Все брошюры пестрели такими устрашающими названиями, как «Гидрологический институт профессора Хенриджина» и «Отделение радиологии и гастроэнтерологии Института термических минеральных вод». Предлагаемые методы лечения выглядели тоже экстравагантными — от погружения в «природные углеводородные ванны» и обмазывания липкой горячей грязью, до подключения к автономной электростанции и легкой смерти на электрическом стуле — по крайней мере, так это выглядело на фотографиях. Эти изуверские процедуры гарантировали, на мой непросвещенный взгляд, сомнительные результаты — «расширение сосудов кожи», «обеспечение покоя терморегуляторных центров» и «ослабление контрактуры гортани».
Я без колебаний решил, что мои терморегуляторные центры и так достаточно спокойны, если вообще не умерли, а контрактура гортани, хотя и мешает мне иногда глотать спагетти, при хорошем раскладе все же позволит прожить еще два-три десятка лет. Такие мысли пришли в голову, когда я увидел, что делают с пациентами мускулистые дамы в белых халатах, едва услышав жалобы на боль в суставах или заметив какое-нибудь пятнышко на коже. На фотографиях была запечатлена пациентка, которую поочередно обмазывали дегтем, крутили под душем с давлением как на дне океана, заставляли лежать в чане с кипящим купоросом и подвергали другим процедурам, при которых в памяти всплывало леденящее выражение «военные преступления». Я взглянул на список городских врачей, ожидая увидеть среди них фамилию знаменитого нацистского преступника Йозефа Менделя, но не нашел, и был даже немного разочарован — здесь бы он мог развернуться.

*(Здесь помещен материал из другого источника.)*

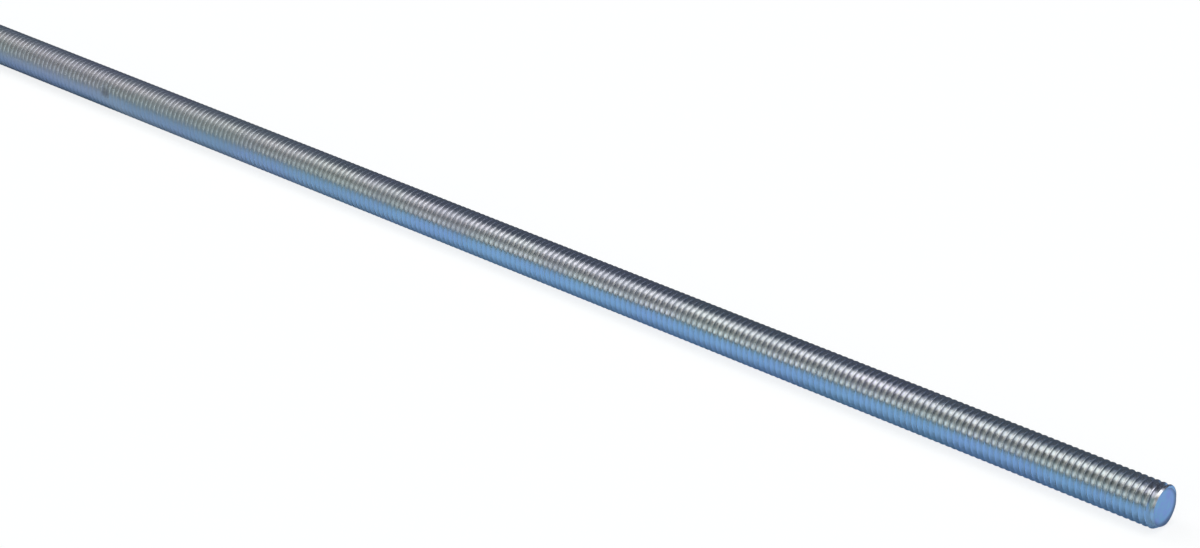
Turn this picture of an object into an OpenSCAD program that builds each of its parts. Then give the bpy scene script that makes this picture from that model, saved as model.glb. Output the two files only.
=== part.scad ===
// A straight length of steel rod with a rolled metric thread from end to end.
// It lies along X with its middle at the origin, and both cut ends are bevelled.
// The thread has its true section along the axis: flat crests, flat roots and
// straight flanks, carried round the rod as one ring for each turn.

/* [Rod] */
// Length over the two cut ends
rod_length = 500; // [50:10:1000]
// Bevel on each cut end, the same along the rod and across it
end_bevel = 0.6; // [0.2:0.05:1]

/* [Thread] */
// Diameter over the crests
crest_diameter = 7.87; // [7:0.01:8.5]
// Distance from one crest to the next
pitch = 1.25; // [0.75:0.05:1.5]
// Angle between the two flanks of a groove
flank_angle = 60; // [50:1:62]
// Height of a crest above the root, as a share of the pitch
height_share = 0.613; // [0.5:0.001:0.65]
// Width of the flat on a crest, as a share of the pitch
crest_share = 0.125; // [0.1:0.005:0.15]

/* [Hidden] */

crest_radius = crest_diameter / 2;
root_radius = crest_radius - height_share * pitch;
flank_run = height_share * pitch * tan(flank_angle / 2);
crest_flat = crest_share * pitch;
root_flat = pitch - crest_flat - 2 * flank_run;
half_length = rod_length / 2;

// Whole turns that reach past both ends before the ends are cut
half_turns = ceil(half_length / pitch) + 1;
round_facets = 72;

// One turn of the outline, as points of radius and place along the rod
function turn(start) = [
    [root_radius, start + root_flat / 2],
    [crest_radius, start + root_flat / 2 + flank_run],
    [crest_radius, start + root_flat / 2 + flank_run + crest_flat],
    [root_radius, start + pitch - root_flat / 2]
];

// Half of the section through the axis, longer than the rod at both ends
module threaded_section() {
    reach = half_turns * pitch;
    outline = [for (i = [-half_turns : half_turns - 1]) each turn(i * pitch)];
    polygon(concat([[0, -reach], [root_radius, -reach]], outline, [[root_radius, reach], [0, reach]]));
}

// The room that the two cut and bevelled ends leave for that section
module end_cuts() {
    polygon([
        [0, -half_length],
        [crest_radius - end_bevel, -half_length],
        [crest_radius, end_bevel - half_length],
        [crest_radius, half_length - end_bevel],
        [crest_radius - end_bevel, half_length],
        [0, half_length]
    ]);
}

module threaded_rod() {
    color([0.72, 0.77, 0.82])
        rotate([0, 90, 0])
            rotate_extrude($fn = round_facets)
                intersection() {
                    threaded_section();
                    end_cuts();
                }
}

threaded_rod();
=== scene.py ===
"""Dresses a zinc plated threaded rod: a rolled helical thread, bevelled cut ends and worn bright plate.

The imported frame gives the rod's place and length. Everything is in metres, with the rod along X.
"""

import logging
import math
from dataclasses import dataclass
from enum import Enum

import bpy
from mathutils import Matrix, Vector


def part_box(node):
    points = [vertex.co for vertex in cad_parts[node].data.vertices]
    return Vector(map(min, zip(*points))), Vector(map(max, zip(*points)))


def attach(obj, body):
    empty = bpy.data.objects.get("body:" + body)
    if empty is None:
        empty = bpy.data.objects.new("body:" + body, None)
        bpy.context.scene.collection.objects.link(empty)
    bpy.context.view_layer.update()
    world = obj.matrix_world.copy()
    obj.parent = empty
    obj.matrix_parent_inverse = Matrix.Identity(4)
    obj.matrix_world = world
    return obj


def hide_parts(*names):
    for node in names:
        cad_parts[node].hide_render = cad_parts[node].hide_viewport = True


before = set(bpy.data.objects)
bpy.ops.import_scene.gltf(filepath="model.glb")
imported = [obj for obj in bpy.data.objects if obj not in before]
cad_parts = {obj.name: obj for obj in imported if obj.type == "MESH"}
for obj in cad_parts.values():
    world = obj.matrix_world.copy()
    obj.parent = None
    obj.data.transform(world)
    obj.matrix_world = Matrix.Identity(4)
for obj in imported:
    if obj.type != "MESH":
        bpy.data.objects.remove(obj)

LOG = logging.getLogger("threaded_rod")
MM = 0.001
NODE = "threaded_rod"
PHOTO_WIDTH = 1200

Color = tuple[float, float, float]
Span = tuple[float, float]
Socket = bpy.types.NodeSocket
Signal = Socket | float
Tint = Socket | Color
Values = dict[str | int, Socket | float | Color | Vector]

WHITE: Color = (1.0, 1.0, 1.0)
BLACK: Color = (0.0, 0.0, 0.0)
RISING: Span = (0.0, 1.0)
FALLING: Span = (1.0, 0.0)
ALONG_X = Vector((1, 0, 0))
ALONG_Y = Vector((0, 1, 0))
ACROSS = Vector((0, 1, 1))
ORIGIN = Vector((0, 0, 0))


class Hand(Enum):
    """Which way a thread winds, as the sign of its advance along X for a positive turn about X."""

    RIGHT = 1
    LEFT = -1


class RodEnd(Enum):
    """A cut end, as the sign of its side along X."""

    OUTER = 1
    INNER = -1


class MeshPart(Enum):
    """What a selection within a mesh is made of, by Blender's name."""

    CORNER = "VERT"
    EDGE = "EDGE"
    FACE = "FACE"


class Ray(Enum):
    """A kind of ray that may see something of its own, by Blender's name."""

    CAMERA = "Is Camera Ray"
    GLOSSY = "Is Glossy Ray"


def deselect_all() -> None:
    """Leave edit mode and deselect every object, so that the next operator acts on its own piece alone."""
    if bpy.context.object and bpy.context.object.mode != "OBJECT":
        bpy.ops.object.mode_set(mode="OBJECT")
    bpy.ops.object.select_all(action="DESELECT")


def pick(piece: bpy.types.Object) -> None:
    """Make one piece the only selected and active object.

    Args:
        piece: The object to act on.
    """
    deselect_all()
    piece.select_set(True)
    bpy.context.view_layer.objects.active = piece


def deselect_mesh(part: MeshPart) -> None:
    """Deselect all of the active piece's mesh and set what the next selection in it is made of.

    Args:
        part: What is selected next.
    """
    bpy.ops.object.mode_set(mode="EDIT")
    bpy.ops.mesh.select_mode(type=part.value)
    bpy.ops.mesh.select_all(action="DESELECT")
    bpy.ops.object.mode_set(mode="OBJECT")


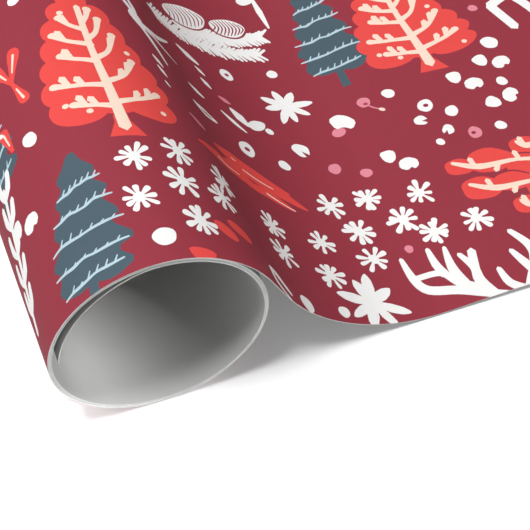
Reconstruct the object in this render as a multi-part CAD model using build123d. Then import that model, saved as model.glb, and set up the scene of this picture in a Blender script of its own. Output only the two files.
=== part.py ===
"""A roll of printed gift wrap, wound without a core and partly unrolled on a flat surface.

The object is one long sheet. It starts at a loose inner end, winds outwards for some turns, leaves the
roll over its top, sags in an S to the surface and lies flat as a leaf, print side up.

Paper bends everywhere, so the sheet is cut across into spans, and each span is one node. Spans that move
apart are a slit away from each other. The sheet's width runs along Y, the leaf lies towards +X and the
surface is Z = 0. The origin is on the surface, under the centre of the whole model.
"""
from build123d import *
from math import cos, hypot, radians, sin, sqrt
import os

# Driving dimensions, in millimetres and degrees.

# The sheet.
sheet_width = 700.0
paper = 0.18
slit = 0.3                 # between two spans that move apart

# The wound roll.
roll_diameter = 60.0
turns = 5
layer_gap = 0.07           # air between one turn and the next

# The loose inner end: it pinches away from the innermost turn, then curves more openly to its tip.
pinch_radius = 18.0
pinch_turn = 20.0
open_turn = 63.0
tip_standoff = 1.6         # from the innermost turn's middle line to the tip's
inner_end_spans = 3

# The drape: from the roll's top the sheet bends down over a shoulder, runs straight, and then its foot
# curves out until it lies on the surface.
leave_angle = 33.0         # past the roll's top, where the sheet parts from the turn below it
shoulder_radius = 42.0
steepest_angle = 62.0      # below the horizontal
slope_run = 10.0
foot_spans = 3

# The leaf.
landing_length = 25.0
leaf_spans = 12
leaf_span_length = 25.0

HALF_TURN = 180.0
roll_radius = roll_diameter / 2
pitch = paper + layer_gap
outer_mid_radius = roll_radius - paper / 2


# A pose is a place and a heading on the sheet's middle line, seen from the near end: (x, z, degrees).
# A move is (length, turn) along that line, and a positive turn is to the left.

def arc(radius, turn):
    """The move along an arc."""
    return (radius * radians(abs(turn)), turn)


def run(length):
    """The straight move."""
    return (length, 0.0)


def part_of(move, share):
    """The first share of a move, from 0 to 1."""
    length, turn = move
    return (length * share, turn * share)


def walk(pose, move):
    """The pose at the end of a move."""
    x, z, heading = pose
    length, turn = move
    start = radians(heading)
    if turn == 0:
        return (x + length * cos(start), z + length * sin(start), heading)
    end = radians(heading + turn)
    radius = length / radians(turn)
    return (x + radius * (sin(end) - sin(start)), z + radius * (cos(start) - cos(end)), heading + turn)


def walk_all(pose, moves):
    """The pose after several moves."""
    for move in moves:
        pose = walk(pose, move)
    return pose


def beside(pose, offset):
    """The point that far to the left of a pose, on the sheet's near edge."""
    x, z, heading = pose
    angle = radians(heading)
    return (x - offset * sin(angle), -sheet_width / 2, z + offset * cos(angle))


def face_line(pose, move, offset):
    """One face of the paper along a move."""
    start = beside(pose, offset)
    end = beside(walk(pose, move), offset)
    if move[1] == 0:
        return Line(start, end)
    middle = beside(walk(pose, part_of(move, 0.5)), offset)
    return ThreePointArc(start, middle, end)


def trim_start(pose, moves, amount):
    """Take some length off the start of a span."""
    share = amount / moves[0][0]
    cut = walk(pose, part_of(moves[0], share))
    return cut, [part_of(moves[0], 1 - share)] + moves[1:]


def trim_end(moves, amount):
    """Take some length off the end of a span."""
    share = amount / moves[-1][0]
    return moves[:-1] + [part_of(moves[-1], 1 - share)]


def span(pose, moves, slit_before=0.0, slit_after=0.0):
    """The solid of one span of the sheet: its two faces along the moves, its two cut edges, its width."""
    if slit_before:
        pose, moves = trim_start(pose, moves, slit_before)
    if slit_after:
        moves = trim_end(moves, slit_after)
    left = []
    right = []
    here = pose
    for move in moves:
        left.append(face_line(here, move, paper / 2))
        right.append(face_line(here, move, -paper / 2))
        here = walk(here, move)
    ends = [Line(beside(pose, paper / 2), beside(pose, -paper / 2))]
    ends.append(Line(beside(here, paper / 2), beside(here, -paper / 2)))
    outline = Wire(left + right + ends)
    return extrude(Face(outline), amount=sheet_width, dir=(0, 1, 0))


# The sheet from the roll's top outwards: over the shoulder, down the slope and out along the foot.
top = (0.0, roll_diameter - paper / 2, 0.0)
over_roll = arc(outer_mid_radius, -leave_angle)
leaving = walk(top, over_roll)
shoulder = [arc(shoulder_radius, leave_angle - steepest_angle), run(slope_run)]
slope_end = walk_all(leaving, shoulder)
foot_radius = (slope_end[1] - paper / 2) / (1 - cos(radians(steepest_angle)))
touchdown = walk(slope_end, arc(foot_radius, steepest_angle))

# The model's middle, from the roll's left side to the leaf's free edge.
leaf_end_x = touchdown[0] + landing_length + leaf_spans * leaf_span_length
middle_x = (leaf_end_x - roll_radius) / 2


def wound_turn(number):
    """The two half turns of one turn, counted from 0 at the outside. Each half turn is tighter by half a
    pitch than the one before it, which makes the spiral."""
    radius = outer_mid_radius - number * pitch
    return [arc(radius, HALF_TURN), arc(radius - pitch / 2, HALF_TURN)]


def turn_start(number):
    """The pose at the roll's top where a turn starts, going inwards."""
    return (0.0, top[1] - number * pitch, HALF_TURN)


spans = {}

# The outer turn starts where the drape leaves it, so it is a full turn and a little more.
outer_start = (leaving[0], leaving[1], leaving[2] + HALF_TURN)
outer_moves = [arc(outer_mid_radius, leave_angle)] + wound_turn(0)
spans["outer_turn"] = span(outer_start, outer_moves, 0, slit / 2)
for number in range(1, turns):
    spans[f"turn_{number + 1}"] = span(turn_start(number), wound_turn(number), slit / 2, slit / 2)

# The loose inner end. Its open curve has the radius that brings the tip to its standoff.
inner_pose = turn_start(turns)
pinch = arc(pinch_radius, pinch_turn)
pinch_x, pinch_z, pinch_heading = walk(inner_pose, pinch)
tip_heading = pinch_heading + open_turn
tip_from_axis = inner_pose[1] - roll_radius - tip_standoff
step_x = sin(radians(tip_heading)) - sin(radians(pinch_heading))
step_z = cos(radians(pinch_heading)) - cos(radians(tip_heading))
step = hypot(step_x, step_z)
inwards = -(pinch_x * step_x + (pinch_z - roll_radius) * step_z) / step
short_of_tip = hypot(pinch_x, pinch_z - roll_radius) ** 2 - tip_from_axis ** 2
open_radius = (inwards + sqrt(inwards ** 2 - short_of_tip)) / step

for number in range(inner_end_spans):
    inner_moves = [arc(open_radius, open_turn / inner_end_spans)]
    if number == 0:
        inner_moves.insert(0, pinch)
    gap_after = 0 if number == inner_end_spans - 1 else slit / 2
    spans[f"inner_end_{number + 1}"] = span(inner_pose, inner_moves, slit / 2, gap_after)
    inner_pose = walk_all(inner_pose, inner_moves)

# The drape, and the landing strip that it rests on.
spans["drape_shoulder"] = span(leaving, shoulder)
foot_pose = slope_end
for number in range(foot_spans):
    foot_move = arc(foot_radius, steepest_angle / foot_spans)
    spans[f"drape_foot_{number + 1}"] = span(foot_pose, [foot_move])
    foot_pose = walk(foot_pose, foot_move)
spans["landing"] = span(touchdown, [run(landing_length)], 0, slit / 2)

# The leaf.
leaf_pose = walk(touchdown, run(landing_length))
for number in range(leaf_spans):
    gap_after = 0 if number == leaf_spans - 1 else slit / 2
    spans[f"leaf_{number + 1}"] = span(leaf_pose, [run(leaf_span_length)], slit / 2, gap_after)
    leaf_pose = walk(leaf_pose, run(leaf_span_length))

os.makedirs("parts", exist_ok=True)
for name, solid in spans.items():
    placed = Pos(-middle_x, 0, 0) * solid
    export_step(placed, f"parts/{name}.step")
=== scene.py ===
import math
import random

import bpy
import numpy as np
from mathutils import Matrix, Vector
from mathutils.geometry import delaunay_2d_cdt


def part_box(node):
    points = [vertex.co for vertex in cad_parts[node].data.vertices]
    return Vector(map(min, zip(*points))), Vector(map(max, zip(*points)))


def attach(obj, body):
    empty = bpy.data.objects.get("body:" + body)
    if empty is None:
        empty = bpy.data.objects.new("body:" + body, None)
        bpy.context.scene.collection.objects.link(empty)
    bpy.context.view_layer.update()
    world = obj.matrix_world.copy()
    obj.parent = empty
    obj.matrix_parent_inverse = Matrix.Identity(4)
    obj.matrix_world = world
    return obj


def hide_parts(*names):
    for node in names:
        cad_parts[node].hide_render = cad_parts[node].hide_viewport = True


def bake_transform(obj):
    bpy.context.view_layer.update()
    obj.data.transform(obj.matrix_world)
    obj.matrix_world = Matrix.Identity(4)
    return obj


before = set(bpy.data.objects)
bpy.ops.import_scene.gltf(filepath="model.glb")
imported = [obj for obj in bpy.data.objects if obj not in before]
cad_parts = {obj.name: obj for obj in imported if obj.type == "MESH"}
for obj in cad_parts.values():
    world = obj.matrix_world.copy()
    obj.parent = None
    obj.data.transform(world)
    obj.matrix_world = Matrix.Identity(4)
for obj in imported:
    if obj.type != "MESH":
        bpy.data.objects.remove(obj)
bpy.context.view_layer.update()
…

Я принял душ, пообедал, прошелся по городу и навестил на улице Rue Royale веселый маленький бар, расположившийся рядом с могилой Мартина Гилберта и монументом в честь II мировой войны. В таком месте долго один не просидишь, выпив кружку-другую, поневоле начинаешь оглядываться в поисках собеседника. Но в Валлонии, увы, почти никто не говорит по-английски.
Я искренне пожалел, что не понимаю по-французски достаточно хорошо, чтобы подслушивать чужие разговоры. Мне три года преподавали этот язык в школе, но почти ничему не научили. Учебники тоже оказались совершенно бесполезными, ибо их писали люди, близко не знакомые с современными реалиями. Они никогда не учили тому, что действительно нужно уметь сказать по-французски — как вызвать по телефону девочку, как заказать выпивку или поставить на место нахала, лезущего без очереди. Почему-то все уроки в школе были посвящены абсолютно бесполезным и скучным вещам, как-то: помыть классную доску, проветрить помещение, ответить домашнее задание. Уже в седьмом классе я понимал, что все это мне ни на хрен не понадобится в дальнейшем. Жизнь подтвердила детскую догадку: во Франции мне никого ни разу не пришлось попросить вытереть классную доску или сообщить кому-нибудь ценную информацию, что « Сейчас зима. Скоро будет весна». И слава Богу, а то бы меня приняли за идиота.